Billionaire investor Paul Tudor Jones, founder of the macro trading hedge fund firm Tudor Investment, says gold could even hit US$1,700 by the end of the year.

“You have a lot of negative-yielding bonds in the market, which is unappealing. At the same time you have a risky market whereby the US could possibly head into a recession, especially if we have a case of the US China trade war escalating,” said Stephen Innes, managing partner of Vanguard Markets.

But amid the sudden glitter around gold, there is also scepticism about its prospects.

After all, the US Fed would cut rates – if it does – to bolster the world’s largest economy, which could boost US equities now in a 10-year bull run. And presidents Donald Trump of the US and Xi Jinping of China have agreed to meet next week to revive trade talks, which, if it eventually leads to a deal, would be expected to reduce gold’s appeal as a safe haven.

“As a long-term defensive play, I would advise clients to add physical gold to their portfolio. But at current level, I think gold is expensive,” Kevin Leung, executive director at wealth management division of Haitong International Securities, said. He added he expects Hong Kong and Chinese stocks to continue to perform well through the year.

A “panic buying spree” of gold took place after Iran shot down a US surveillance drone, Innes said, and that was one week after the US accused Iran of attacking two tankers in the Gulf of Oman.

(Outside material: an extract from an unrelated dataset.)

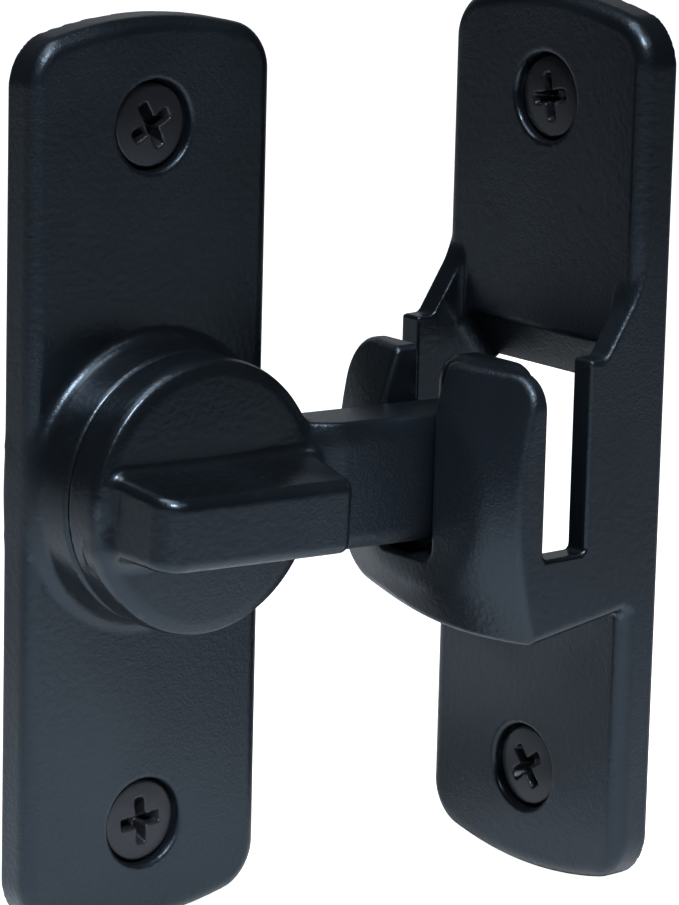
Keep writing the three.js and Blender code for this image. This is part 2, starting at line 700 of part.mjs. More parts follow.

Innes said to expect gold prices to move over the high-stakes Xi-Trump meeting this week in Osaka, at the G20 summit of leaders of the world’s top economies.

“If there is some form of de-escalation of the US-China trade tension, that would present a boost to risky assets, and would take the lustre off gold. Then I would see gold dropping to US$1,350-US$1,360, which I see as the ultimate downside support,” said Innes.

Jasper Lo Cho-yan, chief of investment strategies at Eddid Securities and Futures, said given that the US stock market has recently reached historic highs, a trade deal would erode the attraction of gold as a safe haven asset as appetite return to risk assets.

“For gold to continue its uptrend, you need sustained risk aversion sentiments, which I don’t see it now,” Lo said.

On Thursday, the S&P 500 in the US was up 17.8 per cent year-to-date, after reaching 2,954.18, a high since April 30. The US equity benchmark already finished March with the best quarter in nearly a decade.

But Bruce Yam, forex strategist at Everbright Sun Hung Kai Forex, said if the US and China fail to reach a trade deal, he could see gold heading into a prolonged upwards cycle that could go on for the next five years, rising potentially to US$1,900.

“Let’s say if the G20 summit did not yield a detente, and that the US would slap a 25 per cent tariff on almost all remaining Chinese imports, that would present inflationary pressure to the US, which is favourable to gold,” Yam said.

China exports in May went up as Chinese companies rushed shipments to the US to avoid potential new tariffs on Chinese imports, estimated by the US at US$300 billion, he noted.

“Once the stockpiling finishes and inventory levels fall in the US, the impact of tariff would present inflationary pressure to US businesses and consumer product prices,” said Yam.

Gold is seen by many experts as a good hedge against inflation, as its price rises at a time when inflation erodes the value of a nation’s currency.